Delivering a female-friendly experience entails the following:

  • Clear visibility, inside and out. Ensure the store and the forecourt are well-lit, with clear sightlines inside and outside the store. Lots of parking and easy access from the street are also important.
  • Stress-free shopping. Aisles should be clutter-free with wide, clean spaces and easy-to-navigate shelf sets.
  • Evaluate your assortment. What does your assortment say about you? If it conveys a “guy vibe,” you may inadvertently be dissuading female shoppers.


Freshness in food is fundamental to female shoppers. In fact, freshness is so important that it ranks right up there with location, cleanliness and safety as a key factor in visiting a c-store for women.

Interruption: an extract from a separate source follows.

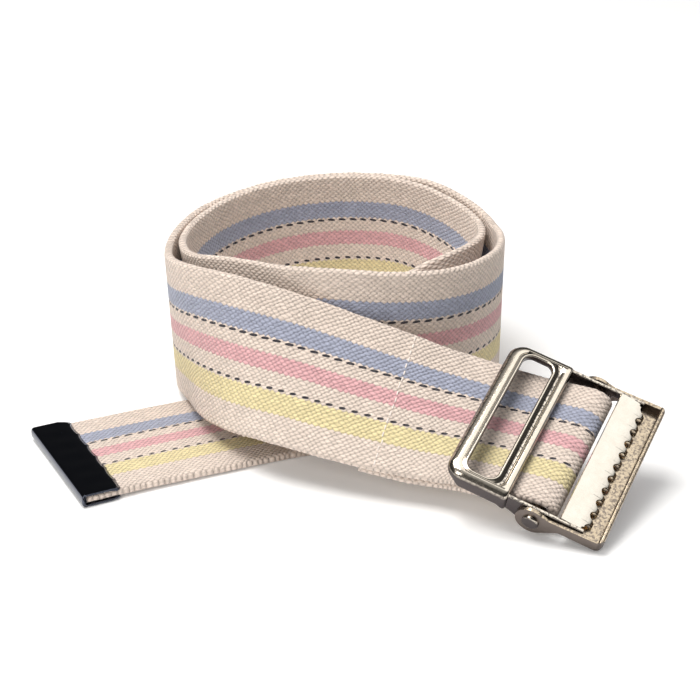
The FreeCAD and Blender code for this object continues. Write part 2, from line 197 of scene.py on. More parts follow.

At its most basic level, freshness is simple. Packaged food can’t be out of date or damaged (62 percent of women agree with that, compared to 50 percent of men), and prepared foods cannot be stale or soggy (53 percent of women concur, compared to 44 percent of men).

Beyond those basics, however, shoppers recognize freshness through the ingredients in their food (real and recognizable is better), how it was prepared (in front of me is better), and how long it’s been sitting out (ideally, just minutes after it was made).

Conveying freshness entails the following:

  • Appetizing photography. There’s a reason that cookbooks devote so much space to photos. It’s because we eat with our eyes first. Appetizing photography on posters and signage can convey freshness and quality in a way that words can’t.
  • Theater of food prep. If you’ve got a custom-made, fresh food operation in your store, you should get credit for it. Open kitchens and displays of ingredients let shoppers know your foods are as fresh as possible.
  • Critical condiments. If you have a traditional roller grill program, you can still get credit for freshness through a well-tended condiment bar. Fresh ingredients in a clean layout can do it without the overhead of a full kitchen.


There you have it, the six factors that women see differently than men. Interestingly, if we look at these in order of priority — the ones that retailers should tackle first — the order is almost exactly reversed. Take a look at the data table (page 98) and you’ll see that the factors at the bottom of my alphabetical list are actually rated at the top in overall importance.

Experience factors (cleanliness, safety, speed) are the most critical, followed by freshness in food, then price-related factors. Further down the list (not shown on the table) are the availability of sweet treats, then better-for-you items. And child-friendly brings up the rear.

I believe the male-focused image of c-stores is changing. As I talk to retailers across the country and look at the latest generation of stores, many of these factors are already being addressed. That’s a great thing to see. Attracting more women means attracting new customers and new revenue, and that is a worthy goal indeed.